If you repeat yourself, only the last occurrence is kept. This often tightens rambly takes.

def remove_duplicate_phrases(transcriptions):
    filtered, seen_phrases = [], set()
    for i in range(len(transcriptions) - 1, -1, -1):
        if transcriptions[i] not in seen_phrases:
            seen_phrases.add(transcriptions[i])
            filtered.append(transcriptions[i])
    filtered.reverse()
    return filtered

5) Build a cleaned transcript with timestamps

These records drive the video splices. They are also logged to a JSON file for inspection.

def generate_cleaned_transcript(filtered_transcriptions, segments):
    cleaned = []
    for (segment, text) in zip(segments, filtered_transcriptions):
        start_ms, end_ms = segment
        cleaned.append({"start_ms": start_ms, "end_ms": end_ms, "text": text})

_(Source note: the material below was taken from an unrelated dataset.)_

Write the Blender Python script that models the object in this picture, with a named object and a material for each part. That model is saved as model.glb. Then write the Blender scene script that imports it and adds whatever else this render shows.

    transcript_path = os.path.join(tempfile.gettempdir(), "cleaned_transcript.json")
    with open(transcript_path, "w", encoding="utf-8") as f:
        json.dump(cleaned, f, ensure_ascii=False, indent=2)
    return cleaned

6) Splice video to only the speaking parts

moviepy subclips each speech region, then concatenates them.

def compile_final_video(video_file: str, cleaned_transcript):
    clip = mp.VideoFileClip(video_file)
    subclips = []
    for entry in cleaned_transcript:
        start_s = entry["start_ms"] / 1000.0
        end_s = entry["end_ms"] / 1000.0
        subclip = clip.subclip(start_s, end_s)
        subclips.append(subclip)
    if not subclips:
        return None
    final_clip = mp.concatenate_videoclips(subclips, method="compose")
    return final_clip

7) Normalize and save

An intermediate file is rendered, then ffmpeg loudness normalization produces the final output.

def save_output(final_clip, output_folder: str, original_video: str):
    if not final_clip:
        print(f"No segments found to compile for {original_video}. Skipping save.")
        return

    Path(output_folder).mkdir(parents=True, exist_ok=True)
    base_name = os.path.basename(original_video)
    edited_output_path = os.path.join(output_folder, f"edited_{base_name}")

    if os.path.exists(edited_output_path):
        os.remove(edited_output_path)

    final_clip.write_videofile(edited_output_path, codec="libx264", audio_codec="aac")
    final_output_path = os.path.join(output_folder, f"final_{base_name}")

    if os.path.exists(final_output_path):
        os.remove(final_output_path)

    normalize_cmd = f"ffmpeg -y -i \"{edited_output_path}\" -af loudnorm \"{final_output_path}\""
    print(f"Normalizing audio: {normalize_cmd}")
    subprocess.run(normalize_cmd, shell=True, check=True)
    print(f"Saved normalized video to: {final_output_path}")

    if os.path.exists(edited_output_path):
        os.remove(edited_output_path)
        print(f"Removed intermediate file: {edited_output_path}")

Parallel processing and prerequisites

The script will try to locate ffmpeg. If it is missing, it falls back to imageio-ffmpeg when available. Files are processed in parallel with a ProcessPoolExecutor.

def main():
    import shutil
    from concurrent.futures import ProcessPoolExecutor

    if not shutil.which("ffmpeg"):
        try:
            import imageio_ffmpeg
            ffmpeg_path = imageio_ffmpeg.get_ffmpeg_exe()
            os.environ["FFMPEG_BINARY"] = ffmpeg_path
            print("ffmpeg not found in PATH, using imageio-ffmpeg at", ffmpeg_path)
        except ImportError:
            print("ffmpeg not found and imageio-ffmpeg not installed. Please install ffmpeg.")
            return

    Path(EDITED_FOLDER).mkdir(parents=True, exist_ok=True)

    video_files = glob.glob(os.path.join(RAW_FOLDER, "*.mp4")) + glob.glob(os.path.join(RAW_FOLDER, "*.mkv"))
    if not video_files:
        print(f"No .mp4 or .mkv files found in '{RAW_FOLDER}' folder.")
        return

    with ProcessPoolExecutor() as executor:
        executor.map(process_single_video, video_files)

Tips

Start with NOISE=medium. If you see chatter cutting off, try low. If silence detection misses pauses, try high.
Tweak MARGIN_DURATION to avoid clipping the first or last syllable of a sentence.
Whisper models vary in accuracy and speed. You can swap base for small or medium in whisper.load_model.
The JSON transcript in your temp directory is handy for debugging cuts.

Closing

Video Supercut aims to make editing feel lighter. It does not invent content. It just helps you keep the parts that matter. Point it at a folder, grab a coffee, and you will come back to tighter takes that respect your voice.